In fact, the right would produce all kinds of effects the newspapers have not thought about. They are assuming that this new right will only be wielded by them. Not so. Think of political activists who break a story – for example the young conservative filmmakers who produced devastating information on the operation of the organization ACORN. They are a news source. They might think it was a great idea selectively to decide which news organizations got to report that story, at least as long as it was “hot.” Does that sound attractive? I think not. And then think of the difficulties of proof, the possibility of chilling of speech by wrongly claiming to be its source. Implementation would be a nightmare.
I confess that I was unaware of the history of ‘hot news’; a concept that Louis Brandeis argued against almost 100 years ago to no avail. The Supreme court ceded to news services the ‘quasi property right’ of hot news, blocking others from reporting facts initial posted by one news service for some limited period of time (see Wikipedia), based on the notion of misappropriation being a sort of unfair competition. Brandeis dissented, famously, writing
The creation or recognition by courts of a new private right may work serious injury to the general public, unless the boundaries of the right are definitely established and wisely guarded. In order to reconcile the new private right with the public interest, it may be necessary to prescribe limitations and rules for its enjoyment; and also to provide administrative machinery for enforcing the rules.
Nate Anderson has been following the current day activities of news organizations like the AP, and recent hearings at the Federal Trade Commission.
Nate Anderson, Is permission needed to retweet hot news?
We’ve written extensively about “hot news” in the past. The doctrine has never gone away, though it has always been quite limited (New York state is one of the few places it is regularly recognized by the courts). It sounds like something archaic, but think for a moment how it might apply to bloggers, aggregators, Facebook posters, and even Twitter users today. If you think this stuff doesn’t matter to the news business, then you haven’t been paying attention. This isn’t about copyright; it’s about control of the facts.
Laura Malone again:
[Hot news] protects people. It protects the news organizations who are sending their reporters out at a cost, and that cost is not just dollars and cents, that cost is also lives, that there are people who are sitting in their homes at their computers, reading what the AP has reported, at a cost, and retyping it, sending it, and reselling it, so there’s the free writing that happens. There are direct competitors—the Associated Press losing its customers because they were able to purchase it at a lower cost from the person who sat in his living room and retyped the stories and stripped the Associated Press’ credit off it… We’re gonna put fewer reporters out in the field. We’re gonna have fewer people and fewer bureaus out there. We’re gonna have fewer people to read those three Chilean reports, those three Chilean reports that were gotten by people who were there on the site doing original sourcing and doing original reporting. So, I don’t think it’s just a footnote, though I do put it in my copyright-infringement letters, as well. I rely very heavily on hot news misappropriation.This is a fascinating response. Malone is reacting to a comment from Harvard prof Yochai Benkler, who pointed out that having any sort of right over the facts, even for limited times, posed problems for everyone.
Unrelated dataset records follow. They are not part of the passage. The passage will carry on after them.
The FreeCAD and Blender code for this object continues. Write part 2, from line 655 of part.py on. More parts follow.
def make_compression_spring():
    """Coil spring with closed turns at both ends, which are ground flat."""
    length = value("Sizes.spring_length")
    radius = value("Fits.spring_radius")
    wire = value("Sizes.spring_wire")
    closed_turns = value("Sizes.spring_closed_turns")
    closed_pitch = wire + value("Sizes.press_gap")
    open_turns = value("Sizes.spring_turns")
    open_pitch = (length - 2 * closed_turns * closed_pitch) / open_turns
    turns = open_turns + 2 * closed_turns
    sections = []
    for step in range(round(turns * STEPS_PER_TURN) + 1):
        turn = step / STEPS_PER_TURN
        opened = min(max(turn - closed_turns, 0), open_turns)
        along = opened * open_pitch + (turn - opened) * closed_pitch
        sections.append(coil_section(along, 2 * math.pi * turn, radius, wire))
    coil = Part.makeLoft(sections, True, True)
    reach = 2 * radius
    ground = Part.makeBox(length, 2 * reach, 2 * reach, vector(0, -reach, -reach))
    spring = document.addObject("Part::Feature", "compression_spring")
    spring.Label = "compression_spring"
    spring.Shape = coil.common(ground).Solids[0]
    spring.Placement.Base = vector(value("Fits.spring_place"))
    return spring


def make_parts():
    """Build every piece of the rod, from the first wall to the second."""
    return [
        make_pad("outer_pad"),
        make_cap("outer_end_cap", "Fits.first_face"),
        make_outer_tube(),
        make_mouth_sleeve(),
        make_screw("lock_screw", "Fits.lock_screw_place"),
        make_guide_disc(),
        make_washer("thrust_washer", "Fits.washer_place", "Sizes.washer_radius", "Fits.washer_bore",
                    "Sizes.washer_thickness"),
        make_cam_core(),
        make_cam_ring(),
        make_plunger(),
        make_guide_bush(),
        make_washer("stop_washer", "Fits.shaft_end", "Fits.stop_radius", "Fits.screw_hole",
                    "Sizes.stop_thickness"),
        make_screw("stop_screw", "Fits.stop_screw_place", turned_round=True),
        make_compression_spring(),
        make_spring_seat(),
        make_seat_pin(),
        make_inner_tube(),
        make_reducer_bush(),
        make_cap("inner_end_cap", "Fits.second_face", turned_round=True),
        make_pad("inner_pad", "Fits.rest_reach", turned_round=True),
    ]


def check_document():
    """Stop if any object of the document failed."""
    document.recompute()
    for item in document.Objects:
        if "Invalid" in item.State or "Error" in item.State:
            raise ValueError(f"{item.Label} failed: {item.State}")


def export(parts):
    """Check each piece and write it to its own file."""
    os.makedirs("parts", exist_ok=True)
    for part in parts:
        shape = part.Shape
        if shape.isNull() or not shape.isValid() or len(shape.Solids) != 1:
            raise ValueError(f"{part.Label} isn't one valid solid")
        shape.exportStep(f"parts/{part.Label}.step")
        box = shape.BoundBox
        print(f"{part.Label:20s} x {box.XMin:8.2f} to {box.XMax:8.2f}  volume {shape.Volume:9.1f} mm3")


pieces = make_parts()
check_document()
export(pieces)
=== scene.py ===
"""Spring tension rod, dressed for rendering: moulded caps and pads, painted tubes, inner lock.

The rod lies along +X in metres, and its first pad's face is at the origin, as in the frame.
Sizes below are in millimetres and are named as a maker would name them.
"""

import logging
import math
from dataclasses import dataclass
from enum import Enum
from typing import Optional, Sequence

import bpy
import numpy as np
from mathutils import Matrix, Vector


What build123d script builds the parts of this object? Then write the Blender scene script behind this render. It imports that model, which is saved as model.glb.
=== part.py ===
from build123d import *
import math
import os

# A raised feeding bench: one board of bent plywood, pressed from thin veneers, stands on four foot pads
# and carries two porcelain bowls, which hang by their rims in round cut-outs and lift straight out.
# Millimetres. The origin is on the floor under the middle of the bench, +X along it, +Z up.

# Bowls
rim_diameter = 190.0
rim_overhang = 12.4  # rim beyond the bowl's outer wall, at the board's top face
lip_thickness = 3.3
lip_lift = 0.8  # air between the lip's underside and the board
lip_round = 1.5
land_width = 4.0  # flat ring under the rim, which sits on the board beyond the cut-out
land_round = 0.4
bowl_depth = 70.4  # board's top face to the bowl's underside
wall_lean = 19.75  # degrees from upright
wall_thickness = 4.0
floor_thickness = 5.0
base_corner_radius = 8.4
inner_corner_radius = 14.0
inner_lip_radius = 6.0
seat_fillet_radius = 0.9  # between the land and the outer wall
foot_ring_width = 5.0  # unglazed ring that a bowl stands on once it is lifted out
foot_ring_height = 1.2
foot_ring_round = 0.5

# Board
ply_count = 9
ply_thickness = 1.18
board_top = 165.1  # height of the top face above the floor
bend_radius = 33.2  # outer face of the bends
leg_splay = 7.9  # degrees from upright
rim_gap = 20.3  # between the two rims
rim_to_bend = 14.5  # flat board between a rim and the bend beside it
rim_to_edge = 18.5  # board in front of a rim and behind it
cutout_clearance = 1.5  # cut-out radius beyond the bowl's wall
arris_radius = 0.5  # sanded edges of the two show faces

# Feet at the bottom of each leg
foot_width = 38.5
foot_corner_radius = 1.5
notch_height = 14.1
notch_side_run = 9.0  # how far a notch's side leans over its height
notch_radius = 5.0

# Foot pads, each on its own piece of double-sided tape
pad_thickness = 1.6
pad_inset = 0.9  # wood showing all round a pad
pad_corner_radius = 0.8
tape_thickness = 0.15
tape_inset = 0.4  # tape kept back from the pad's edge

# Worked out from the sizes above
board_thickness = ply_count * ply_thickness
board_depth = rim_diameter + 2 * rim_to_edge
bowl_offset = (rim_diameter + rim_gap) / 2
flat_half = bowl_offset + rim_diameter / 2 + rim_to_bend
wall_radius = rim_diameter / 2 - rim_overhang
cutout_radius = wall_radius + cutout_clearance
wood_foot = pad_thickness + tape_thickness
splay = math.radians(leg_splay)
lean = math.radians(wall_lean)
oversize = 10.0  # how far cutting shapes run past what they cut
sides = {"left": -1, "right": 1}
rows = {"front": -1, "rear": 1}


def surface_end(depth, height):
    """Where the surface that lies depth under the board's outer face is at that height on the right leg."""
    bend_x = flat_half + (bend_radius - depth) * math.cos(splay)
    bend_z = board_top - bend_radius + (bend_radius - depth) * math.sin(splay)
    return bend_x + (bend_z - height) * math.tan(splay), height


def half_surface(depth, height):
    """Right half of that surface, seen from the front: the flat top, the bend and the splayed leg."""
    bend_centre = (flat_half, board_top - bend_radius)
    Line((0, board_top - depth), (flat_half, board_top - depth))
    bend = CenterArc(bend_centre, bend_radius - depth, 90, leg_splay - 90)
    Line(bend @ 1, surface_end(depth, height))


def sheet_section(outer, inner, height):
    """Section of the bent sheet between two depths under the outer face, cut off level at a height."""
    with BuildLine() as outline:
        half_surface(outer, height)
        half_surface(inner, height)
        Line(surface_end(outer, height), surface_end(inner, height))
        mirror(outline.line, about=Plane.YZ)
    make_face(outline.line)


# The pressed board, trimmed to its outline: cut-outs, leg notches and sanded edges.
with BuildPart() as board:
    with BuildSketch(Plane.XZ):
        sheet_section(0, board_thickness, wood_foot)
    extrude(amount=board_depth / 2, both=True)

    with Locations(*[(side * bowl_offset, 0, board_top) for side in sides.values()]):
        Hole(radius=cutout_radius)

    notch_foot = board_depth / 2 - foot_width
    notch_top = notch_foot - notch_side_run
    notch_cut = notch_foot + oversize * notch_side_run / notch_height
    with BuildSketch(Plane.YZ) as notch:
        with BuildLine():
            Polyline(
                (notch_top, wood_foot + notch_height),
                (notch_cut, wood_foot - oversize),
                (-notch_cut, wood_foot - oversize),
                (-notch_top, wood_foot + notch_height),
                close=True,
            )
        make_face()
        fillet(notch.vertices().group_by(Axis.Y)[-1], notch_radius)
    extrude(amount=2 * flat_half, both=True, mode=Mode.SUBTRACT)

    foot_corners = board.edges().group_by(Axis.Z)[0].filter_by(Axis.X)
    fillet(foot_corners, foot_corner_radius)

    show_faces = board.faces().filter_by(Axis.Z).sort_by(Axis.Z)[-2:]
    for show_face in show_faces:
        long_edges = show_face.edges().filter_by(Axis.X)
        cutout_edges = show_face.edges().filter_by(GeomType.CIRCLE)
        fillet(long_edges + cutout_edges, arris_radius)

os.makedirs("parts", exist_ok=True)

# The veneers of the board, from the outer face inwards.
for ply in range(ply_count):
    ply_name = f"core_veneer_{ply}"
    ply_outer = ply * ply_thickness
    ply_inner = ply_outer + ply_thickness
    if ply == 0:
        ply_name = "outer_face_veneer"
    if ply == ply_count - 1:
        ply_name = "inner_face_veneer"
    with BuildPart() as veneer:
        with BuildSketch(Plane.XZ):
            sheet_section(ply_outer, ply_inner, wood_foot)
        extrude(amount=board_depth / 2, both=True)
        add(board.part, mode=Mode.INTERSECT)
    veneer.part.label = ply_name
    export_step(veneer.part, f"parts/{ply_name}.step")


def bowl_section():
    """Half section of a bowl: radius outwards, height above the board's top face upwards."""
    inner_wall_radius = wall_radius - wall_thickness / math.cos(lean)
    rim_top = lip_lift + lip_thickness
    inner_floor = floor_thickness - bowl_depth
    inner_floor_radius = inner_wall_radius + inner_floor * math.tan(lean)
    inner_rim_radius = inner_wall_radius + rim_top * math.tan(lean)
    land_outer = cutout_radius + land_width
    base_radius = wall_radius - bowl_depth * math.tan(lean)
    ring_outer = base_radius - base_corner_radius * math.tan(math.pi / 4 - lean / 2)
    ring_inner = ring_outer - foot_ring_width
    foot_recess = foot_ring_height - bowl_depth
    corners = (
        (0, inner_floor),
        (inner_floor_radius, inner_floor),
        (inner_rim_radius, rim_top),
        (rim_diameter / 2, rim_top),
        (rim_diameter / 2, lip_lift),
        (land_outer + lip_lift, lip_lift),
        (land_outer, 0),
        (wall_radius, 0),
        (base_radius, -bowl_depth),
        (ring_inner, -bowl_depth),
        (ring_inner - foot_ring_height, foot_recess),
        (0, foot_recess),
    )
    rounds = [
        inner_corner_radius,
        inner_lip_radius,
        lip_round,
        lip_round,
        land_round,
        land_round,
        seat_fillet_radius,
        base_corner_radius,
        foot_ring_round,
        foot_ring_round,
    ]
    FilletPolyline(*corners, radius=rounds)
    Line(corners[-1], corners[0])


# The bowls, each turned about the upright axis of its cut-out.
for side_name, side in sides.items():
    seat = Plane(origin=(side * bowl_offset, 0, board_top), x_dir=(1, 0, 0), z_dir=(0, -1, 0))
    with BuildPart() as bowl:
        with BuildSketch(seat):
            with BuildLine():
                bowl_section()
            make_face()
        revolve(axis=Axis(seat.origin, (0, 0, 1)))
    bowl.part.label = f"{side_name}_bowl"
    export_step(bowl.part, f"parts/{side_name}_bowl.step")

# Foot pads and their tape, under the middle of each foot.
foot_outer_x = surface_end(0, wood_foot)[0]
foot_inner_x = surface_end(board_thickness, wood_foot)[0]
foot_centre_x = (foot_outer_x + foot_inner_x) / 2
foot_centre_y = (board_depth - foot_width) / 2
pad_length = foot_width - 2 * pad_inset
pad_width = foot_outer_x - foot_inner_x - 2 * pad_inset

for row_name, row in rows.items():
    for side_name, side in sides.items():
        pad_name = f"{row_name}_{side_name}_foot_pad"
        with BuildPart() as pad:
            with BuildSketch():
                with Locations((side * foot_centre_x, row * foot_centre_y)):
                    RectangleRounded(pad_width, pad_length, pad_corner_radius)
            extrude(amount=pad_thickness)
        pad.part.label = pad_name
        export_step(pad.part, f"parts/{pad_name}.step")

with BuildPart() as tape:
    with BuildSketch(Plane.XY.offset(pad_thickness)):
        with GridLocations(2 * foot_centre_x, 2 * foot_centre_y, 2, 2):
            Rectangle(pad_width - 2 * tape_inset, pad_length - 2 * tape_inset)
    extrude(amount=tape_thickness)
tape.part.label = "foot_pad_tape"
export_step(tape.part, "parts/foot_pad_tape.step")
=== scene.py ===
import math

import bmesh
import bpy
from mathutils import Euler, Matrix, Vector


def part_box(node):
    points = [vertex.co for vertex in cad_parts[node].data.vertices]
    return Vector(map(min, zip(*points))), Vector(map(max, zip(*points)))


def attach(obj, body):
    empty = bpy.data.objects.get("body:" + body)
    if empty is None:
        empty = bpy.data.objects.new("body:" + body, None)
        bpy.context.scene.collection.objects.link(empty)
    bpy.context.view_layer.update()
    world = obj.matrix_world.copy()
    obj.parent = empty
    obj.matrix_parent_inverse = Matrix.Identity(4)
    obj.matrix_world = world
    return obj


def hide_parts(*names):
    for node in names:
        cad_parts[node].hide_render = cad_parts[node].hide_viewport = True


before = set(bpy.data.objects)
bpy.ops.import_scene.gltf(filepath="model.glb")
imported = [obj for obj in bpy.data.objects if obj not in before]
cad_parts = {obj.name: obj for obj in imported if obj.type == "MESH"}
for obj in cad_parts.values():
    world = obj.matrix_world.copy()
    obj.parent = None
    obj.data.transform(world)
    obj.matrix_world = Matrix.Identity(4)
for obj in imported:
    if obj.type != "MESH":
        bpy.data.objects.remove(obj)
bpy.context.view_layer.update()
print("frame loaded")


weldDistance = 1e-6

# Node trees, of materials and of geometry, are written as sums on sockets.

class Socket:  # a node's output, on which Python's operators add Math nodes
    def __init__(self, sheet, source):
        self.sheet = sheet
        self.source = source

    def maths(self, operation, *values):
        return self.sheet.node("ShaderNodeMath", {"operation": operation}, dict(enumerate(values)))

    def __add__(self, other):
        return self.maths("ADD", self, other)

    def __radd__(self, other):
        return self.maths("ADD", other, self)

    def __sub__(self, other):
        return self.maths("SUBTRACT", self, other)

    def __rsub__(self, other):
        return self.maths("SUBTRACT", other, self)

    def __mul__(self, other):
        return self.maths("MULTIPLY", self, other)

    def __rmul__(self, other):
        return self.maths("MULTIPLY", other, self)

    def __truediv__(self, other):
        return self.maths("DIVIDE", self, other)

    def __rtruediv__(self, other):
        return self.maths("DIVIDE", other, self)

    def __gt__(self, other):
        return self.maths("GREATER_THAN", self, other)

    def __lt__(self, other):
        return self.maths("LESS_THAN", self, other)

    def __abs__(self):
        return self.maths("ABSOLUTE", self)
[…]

“This beguiling idea of permissions everywhere—permissions for whom?” he said. “When a New York Times reporter who knows Spanish reads three newspapers from Chile and puts together insight about what is going on in the earthquake and how people think—permissions? When any reporter sits, combines what they hear with seven other reports they’ve listened to—permissions? You want to live in a permissions system that facts are permitted? It is—that is exactly the point about the fact-expression dichotomy. We exist in a world where facts are, as Justice Brandeis put it, in the same case…. Facts, as Louis Brandeis said, should be free as the air to common use. We do not have a permissions system for breathing.”
In defending her organization’s right to control facts, Malone argued that “original reporting” would dry up without a “hot news” right. But she then gives an example of such “original” reporting a newspaper who sends a reporter to Chile to read Spanish-language newspapers… which is exactly Benkler’s point. The AP wouldn’t be allowed to rewrite those original accounts without permission or without waiting some indefinite time period; the “hot news” right it wants could also extend to those Chilean papers.
Claiming that facts — like the Watergate break-in, or the results of investigative journalism — is something like claiming the New World in the name of Queen Isabella of Spain. The idea that the reporter’s paper (not the reporter, note) owns the facts, exclusively, for even a few hours, smacks of some sort of imperialism.
Those organizations that are most well-established — who have the largest organizations, and the deepest pocketbooks — are the ones with the most to gain from a more general application of ‘hot news’. The smaller, less well endowed organizations would be blocked from participating in breaking news of this sort, and would in effect be a second class of actor in the marketplace of news.
We have to ask ourselves what is the societal benefit if we are to grant this right. Does it benefit people generally, or just a class of business people? My sense is that it would be harmful, and dangerous, and we should fight against it.
Even the smallest concession to the idea that facts can be owned — that people or organizations cannot print facts without authorization — is perhaps the start of the end of free speech, and the opening for an capitalist tyranny.